→ What you need to do:
Write out all of the data exactly as it appears.

■ ■ ■ ■ ■

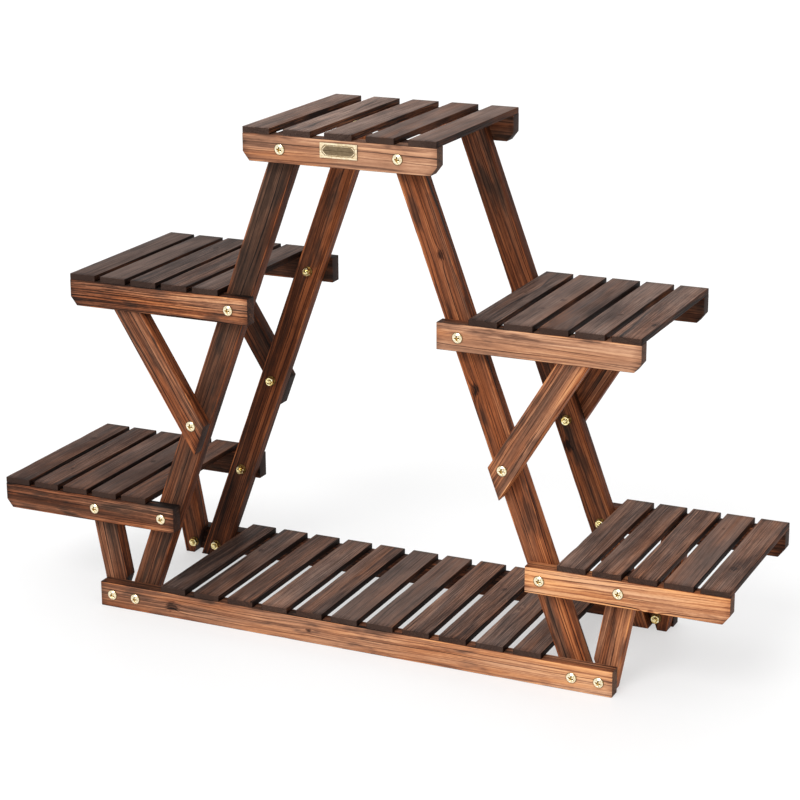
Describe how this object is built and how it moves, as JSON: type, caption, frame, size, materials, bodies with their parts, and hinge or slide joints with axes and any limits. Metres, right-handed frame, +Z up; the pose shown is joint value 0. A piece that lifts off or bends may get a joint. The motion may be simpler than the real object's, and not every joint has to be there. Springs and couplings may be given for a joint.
{
  "type": "plant stand",
  "caption": "Tiered wooden plant stand: two bolted A-shaped board frames, braced and strutted, joined by slatted top, side and base shelves.",
  "frame": {"origin": "on the floor, midway between the feet and between the two frames", "axes": "+X along the front to the right, +Y from the front frame to the back one, +Z up"},
  "size_m": [0.9764, 0.2566, 0.6435],
  "materials": {
    "rail_wood": "charred and brushed softwood, reddish brown to tan",
    "leg_wood": "charred and brushed softwood, dark red-brown",
    "slat_wood": "charred and brushed softwood, grey-brown",
    "zinc_steel": "yellow zinc plated"
  },
  "bodies": {
    "root": {"front_top_rail": "rail_wood", "front_base_rail": "rail_wood", "front_upper_left_rail": "rail_wood", "front_upper_right_rail": "rail_wood", "front_lower_left_rail": "rail_wood", "front_lower_right_rail": "rail_wood", "back_top_rail": "rail_wood", "back_base_rail": "rail_wood", "back_upper_left_rail": "rail_wood", "back_upper_right_rail": "rail_wood", "back_lower_left_rail": "rail_wood", "back_lower_right_rail": "rail_wood", "front_left_leg": "leg_wood", "front_left_strut": "leg_wood", "front_left_brace": "leg_wood", "front_right_leg": "leg_wood", "front_right_strut": "leg_wood", "front_right_brace": "leg_wood", "back_left_leg": "leg_wood", "back_left_strut": "leg_wood", "back_left_brace": "leg_wood", "back_right_leg": "leg_wood", "back_right_strut": "leg_wood", "back_right_brace": "leg_wood", "top_slat_1": "slat_wood", "top_slat_2": "slat_wood", "top_slat_3": "slat_wood", "top_slat_4": "slat_wood", "top_slat_5": "slat_wood", "upper_left_slat_1": "slat_wood", "upper_left_slat_2": "slat_wood", "upper_left_slat_3": "slat_wood", "upper_left_slat_4": "slat_wood", "upper_left_slat_5": "slat_wood", "upper_right_slat_1": "slat_wood", "upper_right_slat_2": "slat_wood", "upper_right_slat_3": "slat_wood", "upper_right_slat_4": "slat_wood", "upper_right_slat_5": "slat_wood", "lower_left_slat_1": "slat_wood", "lower_left_slat_2": "slat_wood", "lower_left_slat_3": "slat_wood", "lower_left_slat_4": "slat_wood", "lower_left_slat_5": "slat_wood", "lower_right_slat_1": "slat_wood", "lower_right_slat_2": "slat_wood", "lower_right_slat_3": "slat_wood", "lower_right_slat_4": "slat_wood", "lower_right_slat_5": "slat_wood", "base_slats": "slat_wood", "frame_bolts": "zinc_steel", "bolt_washers": "zinc_steel", "hex_nuts": "zinc_steel", "slat_nails": "zinc_steel", "brace_screws": "zinc_steel"}
  },
  "joints": []
}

■ ■ ■ ■ ■

→ Solution to the exercise:
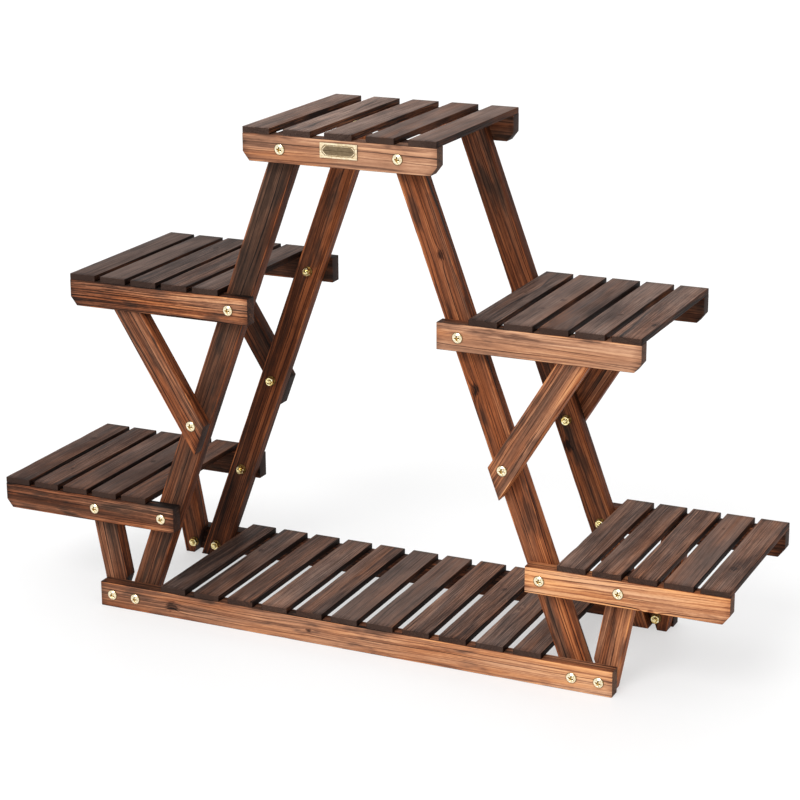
Describe how this object is built and how it moves, as JSON: type, caption, frame, size, materials, bodies with their parts, and hinge or slide joints with axes and any limits. Metres, right-handed frame, +Z up; the pose shown is joint value 0. A piece that lifts off or bends may get a joint. The motion may be simpler than the real object's, and not every joint has to be there. Springs and couplings may be given for a joint.
{
  "type": "plant stand",
  "caption": "Tiered wooden plant stand: two bolted A-shaped board frames, braced and strutted, joined by slatted top, side and base shelves.",
  "frame": {"origin": "on the floor, midway between the feet and between the two frames", "axes": "+X along the front to the right, +Y from the front frame to the back one, +Z up"},
  "size_m": [0.9764, 0.2566, 0.6435],
  "materials": {
    "rail_wood": "charred and brushed softwood, reddish brown to tan",
    "leg_wood": "charred and brushed softwood, dark red-brown",
    "slat_wood": "charred and brushed softwood, grey-brown",
    "zinc_steel": "yellow zinc plated"
  },
  "bodies": {
    "root": {"front_top_rail": "rail_wood", "front_base_rail": "rail_wood", "front_upper_left_rail": "rail_wood", "front_upper_right_rail": "rail_wood", "front_lower_left_rail": "rail_wood", "front_lower_right_rail": "rail_wood", "back_top_rail": "rail_wood", "back_base_rail": "rail_wood", "back_upper_left_rail": "rail_wood", "back_upper_right_rail": "rail_wood", "back_lower_left_rail": "rail_wood", "back_lower_right_rail": "rail_wood", "front_left_leg": "leg_wood", "front_left_strut": "leg_wood", "front_left_brace": "leg_wood", "front_right_leg": "leg_wood", "front_right_strut": "leg_wood", "front_right_brace": "leg_wood", "back_left_leg": "leg_wood", "back_left_strut": "leg_wood", "back_left_brace": "leg_wood", "back_right_leg": "leg_wood", "back_right_strut": "leg_wood", "back_right_brace": "leg_wood", "top_slat_1": "slat_wood", "top_slat_2": "slat_wood", "top_slat_3": "slat_wood", "top_slat_4": "slat_wood", "top_slat_5": "slat_wood", "upper_left_slat_1": "slat_wood", "upper_left_slat_2": "slat_wood", "upper_left_slat_3": "slat_wood", "upper_left_slat_4": "slat_wood", "upper_left_slat_5": "slat_wood", "upper_right_slat_1": "slat_wood", "upper_right_slat_2": "slat_wood", "upper_right_slat_3": "slat_wood", "upper_right_slat_4": "slat_wood", "upper_right_slat_5": "slat_wood", "lower_left_slat_1": "slat_wood", "lower_left_slat_2": "slat_wood", "lower_left_slat_3": "slat_wood", "lower_left_slat_4": "slat_wood", "lower_left_slat_5": "slat_wood", "lower_right_slat_1": "slat_wood", "lower_right_slat_2": "slat_wood", "lower_right_slat_3": "slat_wood", "lower_right_slat_4": "slat_wood", "lower_right_slat_5": "slat_wood", "base_slats": "slat_wood", "frame_bolts": "zinc_steel", "bolt_washers": "zinc_steel", "hex_nuts": "zinc_steel", "slat_nails": "zinc_steel", "brace_screws": "zinc_steel"}
  },
  "joints": []
}